As you’ll see in the video, the DSP on both the AIR12 and AIR 15s is very simple and intuitive in operation. On the AIR12 you first choose a location – Stand, Bracket or Suspended – and then select an application from DJ (music playback), FOH (normal PA), Enhance (FOH with an enhanced low-end for more warmth and depth), Monitor (optimised for floor position) and Speech (enhanced intelligibility for speech). The onboard treble and bass EQ allows you to further refine the sound should that be necessary. All in all, the AIR12 comes across as a very impressive performer.

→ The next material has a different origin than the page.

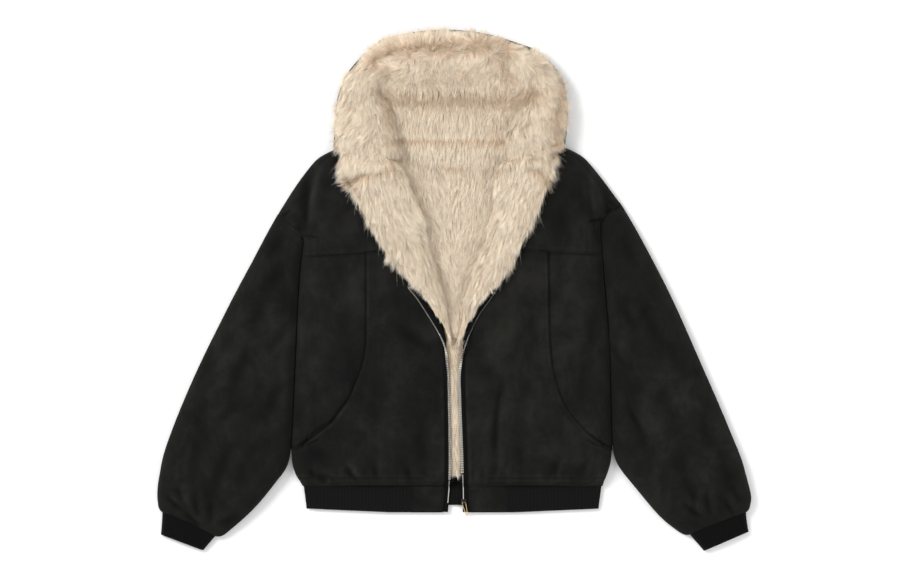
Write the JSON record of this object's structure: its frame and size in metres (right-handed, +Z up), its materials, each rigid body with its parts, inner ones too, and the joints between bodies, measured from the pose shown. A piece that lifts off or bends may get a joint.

On the AIR15s, the DSP also selects location (Normal, Cardioid or End-Fire) and Mode (Normal or Mo(re)-Bass). In addition, you can reverse the sub’s polarity, choose its upper frequency (there are specific presets for the other AIR series loudspeakers) and add delay (in feet or meters) to compensate for any forward placement of the sub relative to its tops.
In use, these DSP facilities allow you to configure a complete AIR12/AIR15s FOH and monitor system very quickly and easily. As separate entities, although a pair of AIR12s might not deliver the ultimate grunt of an AIR12/15s combination in a big hall, they are no slouches in the bass and will perform more than adequately in that department in smaller venues across both DJ and band applications. The AIR15s again delivers a very impressive performance and I can see both it, and its 18” sibling, being widely used in their simple to configure cardioid mode where directional bass is required – which as far as I’m concerned is everywhere.